With an SDIRA, you have direct control over your real estate investments. You choose the properties, manage the renovations (if any), and handle the tenant relationships. This level of control allows you to leverage your expertise and make investment decisions that align with your risk tolerance and financial goals.

Types of Real Estate You Can Invest In

A Self-Directed IRA allows you to invest in a variety of real estate types, including:

  • Residential Properties: Single-family homes, condos, townhouses
  • Commercial Properties: Office buildings, retail spaces, warehouses
  • Land: Vacant land for future development
  • Rental Properties: Properties leased to tenants for income
  • Fix-and-Flip Projects: Properties purchased, renovated, and sold for a profit

The Prohibited Transaction Rules

It's crucial to understand the prohibited transaction rules when investing in real estate with an SDIRA. These rules are designed to prevent you from personally benefiting from your IRA assets. Violating these rules can result in severe penalties, including the disqualification of your IRA, which would make the entire account taxable.

Some of the key prohibited transactions include:

  • Direct or Indirect Benefit: You, your family (including your spouse, parents, children, and their spouses), or any disqualified person cannot directly or indirectly benefit from the IRA's assets. This means you can't live in a property owned by your SDIRA, rent it to a family member, or use it for personal gain.
  • Providing Services: You cannot provide services to the property owned by your SDIRA, such as managing the property, making repairs, or acting as the real estate agent. These services must be performed by unrelated third parties.
  • Purchasing from or Selling to Disqualified Persons: You cannot buy property from or sell property to yourself, your family, or any disqualified person.
  • Using IRA Funds for Personal Expenses: You cannot use IRA funds to pay for personal expenses, such as travel, entertainment, or personal loans.

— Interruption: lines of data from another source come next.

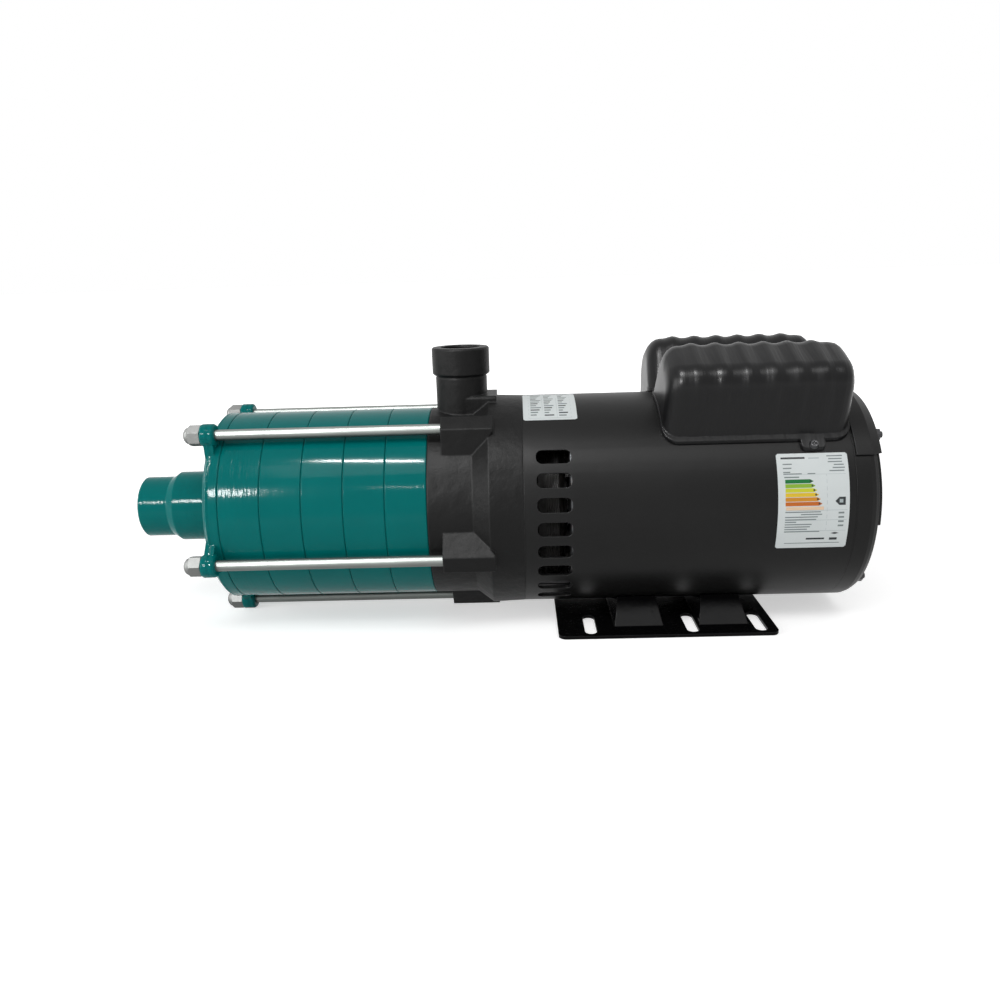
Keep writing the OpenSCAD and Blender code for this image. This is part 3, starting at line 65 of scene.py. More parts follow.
# %% Measure the frame
mm = 0.001
stages = 5
cover_band = 11.8 * mm  # width of the suction cover's cylinder, from the first seam to its front edge

shell_low, shell_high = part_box("motor_shell")
casing_low, casing_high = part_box("stage_casing_5")
shaft_h = (shell_low.z + shell_high.z) / 2
shell_r = (shell_high.z - shell_low.z) / 2
casing_r = (casing_high.z - casing_low.z) / 2
first_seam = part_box("suction_cover")[1].x
last_seam = casing_high.x
stage_pitch = (last_seam - first_seam) / stages
cover_edge = first_seam - cover_band
print("shaft height", round(shaft_h, 4), "shell radius", round(shell_r, 4))
print("casing radius", round(casing_r, 4), "stage pitch", round(stage_pitch, 5))

# %% [markdown]
# ## Shader arithmetic
#
# A material is a graph of nodes. Written out node by node, even a simple mask takes a dozen
# lines. Here one small class wraps an output socket, so that `1 - mask * 2` adds the nodes for
# that sum. A second class adds any other node with a single call, and a third holds one
# material, with the patterns that its finishes share.

# %% A socket that Python can calculate with
class Field:
    """One output in a graph. Sums and products of fields add the nodes that work them out."""

    def __init__(self, graph, socket):
        self.graph = graph
        self.socket = socket

    def combine(self, operation, first, second):
        fields = [v for v in (first, second) if isinstance(v, Field)]
        is_vector = any(f.socket.type == "VECTOR" for f in fields)
        kind = "ShaderNodeVectorMath" if is_vector else "ShaderNodeMath"
        return self.graph.add(kind, {"operation": operation}, {0: first, 1: second})

    def __add__(self, other):
        return self.combine("ADD", self, other)

    def __radd__(self, other):
        return self.combine("ADD", other, self)

    def __sub__(self, other):
        return self.combine("SUBTRACT", self, other)

    def __rsub__(self, other):
        return self.combine("SUBTRACT", other, self)

    def __mul__(self, other):
        return self.combine("MULTIPLY", self, other)

    def __rmul__(self, other):
        return self.combine("MULTIPLY", other, self)


print("fields can be added, subtracted and multiplied")


# %% A graph that adds its own nodes
class Graph:
    """The nodes of one material, or of the world."""

    def __init__(self, tree):
        self.tree = tree

    def add(self, kind, settings, values, output=0):
        """Adds a node: first its settings, then a value or a field for each of its sockets."""
        node = self.tree.nodes.new(kind)
        for name, value in settings.items():
            setattr(node, name, value)
        for name, value in values.items():
            self.feed(node.inputs[name], value)
        return Field(self, node.outputs[output])

    def feed(self, socket, value):
        if isinstance(value, Field):
            self.tree.links.new(value.socket, socket)
        elif hasattr(socket.default_value, "__len__") and not hasattr(value, "__len__"):
            socket.default_value = [value] * len(socket.default_value)
        else:
            socket.default_value = value

    def maths(self, operation, first, second=0.0):
        """A sum that has no sign in Python, such as the larger of two fields."""
        return self.add("ShaderNodeMath", {"operation": operation}, {0: first, 1: second})

    def step(self, field, low, high):
        """0 below low, 1 above high and a smooth rise between; with low above high, it falls."""
        return self.add("ShaderNodeMapRange", {"interpolation_type": "SMOOTHSTEP"},
                        {"Value": field, "From Min": low, "From Max": high})


print("a graph adds any node in one call")


# %% A material with the patterns that the finishes share
def srgb(red, green, blue):
    """A colour as a paint chart gives it, from 0 to 255, turned into light."""
    parts = [v / 255 for v in (red, green, blue)]
    return tuple(v / 12.92 if v <= 0.04045 else ((v + 0.055) / 1.055) ** 2.4 for v in parts) + (1.0,)


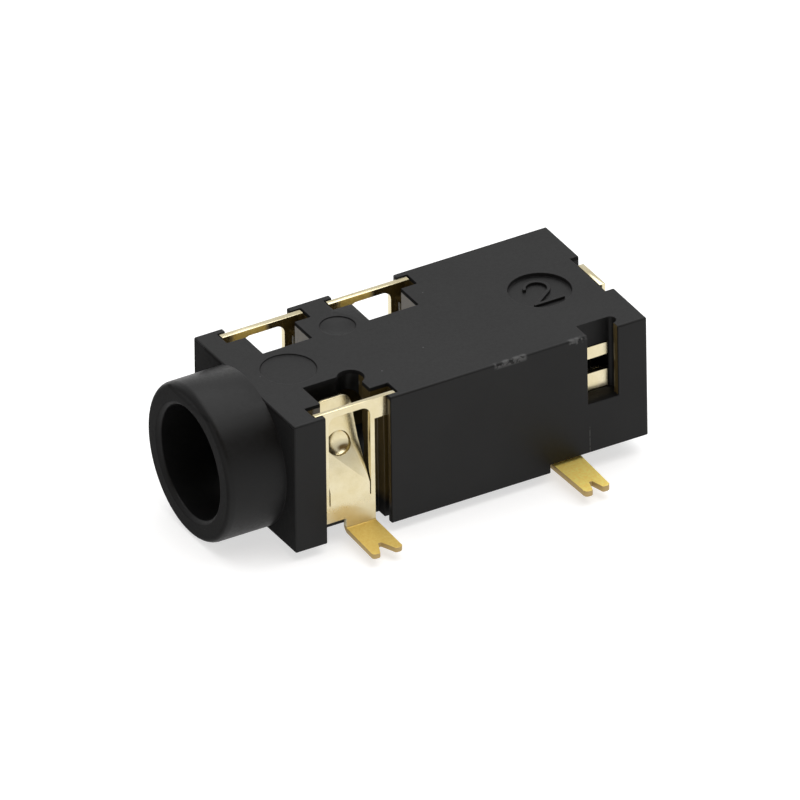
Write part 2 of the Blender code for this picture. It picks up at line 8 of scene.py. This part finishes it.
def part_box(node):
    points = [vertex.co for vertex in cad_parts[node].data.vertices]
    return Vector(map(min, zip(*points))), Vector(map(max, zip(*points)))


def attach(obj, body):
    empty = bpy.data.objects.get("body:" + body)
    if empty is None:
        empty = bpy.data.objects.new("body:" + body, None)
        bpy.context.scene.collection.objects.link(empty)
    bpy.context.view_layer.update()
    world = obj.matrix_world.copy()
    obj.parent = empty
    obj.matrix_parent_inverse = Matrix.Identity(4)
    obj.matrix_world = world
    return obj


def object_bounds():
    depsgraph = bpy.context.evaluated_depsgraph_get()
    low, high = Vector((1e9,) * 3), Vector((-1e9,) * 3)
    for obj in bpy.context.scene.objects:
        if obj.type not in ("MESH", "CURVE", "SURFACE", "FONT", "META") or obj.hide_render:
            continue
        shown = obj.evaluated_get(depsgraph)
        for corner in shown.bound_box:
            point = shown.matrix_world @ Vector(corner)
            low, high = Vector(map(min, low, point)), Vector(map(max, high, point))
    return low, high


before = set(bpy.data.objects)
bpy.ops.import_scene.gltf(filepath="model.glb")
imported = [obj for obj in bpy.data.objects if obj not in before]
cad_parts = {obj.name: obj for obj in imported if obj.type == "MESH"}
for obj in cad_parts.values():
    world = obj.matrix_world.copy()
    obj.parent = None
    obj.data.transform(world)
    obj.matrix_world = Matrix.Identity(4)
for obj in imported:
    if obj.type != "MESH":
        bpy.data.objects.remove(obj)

CAD_BOX = [list(corner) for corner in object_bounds()]

# Places and lengths are in millimetres in the row frame, and MM turns them into Blender's metres.
# x runs to the right side, y to the back and z up.
MM = 0.001

# The body, from the frame: it is centred on x 0 and y 0 and stands at z 0. Only the nose is lower and
# higher than the body, by the same length.
HOUSING = "housing"
HOUSING_LOW, HOUSING_HIGH = (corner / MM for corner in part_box(HOUSING))
SIDE = HOUSING_HIGH.x
BODY_BACK = HOUSING_HIGH.y
BODY_FRONT = -BODY_BACK
BODY_TOP = HOUSING_LOW.z + HOUSING_HIGH.z

# The side pockets and the rear wall of the side groove.
POCKETS_FRONT = BODY_FRONT + 0.50
POCKETS_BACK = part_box("ring_contact_rear")[1].y / MM + 0.295
POCKETS_INSIDE = 1.2
POCKETS_COATED = BODY_TOP - 0.14
POCKETS_FADE = (0.50, 0.90)
POCKETS_SOFT = 0.03
GROOVE_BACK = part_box("tip_contact")[1].y / MM - 0.20
GROOVE_INSIDE = 2.2
GROOVE_SOFT = 0.05
OUTER_SKIN = 0.06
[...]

Setting Up Your Self-Directed IRA

Setting up a Self-Directed IRA involves several steps:

Choose a Custodian

Select a reputable SDIRA custodian that specializes in handling real estate investments. Research different custodians, compare their fees, and ensure they have the experience and expertise to manage your specific needs.

Fund Your Account

You can fund your SDIRA through contributions, rollovers from other retirement accounts (such as a 401(k) or traditional IRA), or transfers from existing IRAs. Be mindful of annual contribution limits, which are set by the IRS.

Establish an LLC (Optional)

Some investors choose to establish a Limited Liability Company (LLC) within their SDIRA. The SDIRA owns the LLC, and the LLC owns the real estate. This structure can provide additional control and flexibility, but it also adds complexity and costs. Consult with a legal and tax professional to determine if an LLC is right for your situation.

Find and Purchase Property

Work with a qualified real estate agent to find suitable properties that align with your investment goals. Conduct thorough due diligence, including property inspections, appraisals, and title searches. All transactions must be handled by your SDIRA custodian.

Due Diligence and Risk Management

Investing in real estate with a Self-Directed IRA requires careful due diligence and risk management. Here are some key considerations:

Property Valuation

Obtain a professional appraisal to determine the fair market value of the property. This helps ensure you're not overpaying and that your investment is sound.

Property Inspections

Conduct thorough property inspections to identify any potential issues, such as structural problems, mold, or pest infestations. Address these issues before purchasing the property.

Title Insurance

Purchase title insurance to protect against any claims or disputes related to the property's title.

Cash Flow Analysis

Carefully analyze the potential cash flow of the property, considering rental income, expenses, and vacancy rates. Ensure the property generates sufficient cash flow to cover expenses and provide a reasonable return on investment.

Liquidity

Real estate is generally considered a less liquid asset than stocks or bonds. Be prepared to hold the property for the long term, as selling it quickly may not be possible or may result in a loss.

Working with Professionals

Investing in real estate with an SDIRA requires a team of qualified professionals, including:

  • SDIRA Custodian: To administer your account and ensure compliance with IRS regulations.
  • Real Estate Agent: To help you find and purchase properties.
  • Real Estate Attorney: To review contracts and provide legal advice.
  • Accountant or Tax Advisor: To help you understand the tax implications of your investments.
  • Property Manager: To manage your rental properties (if applicable).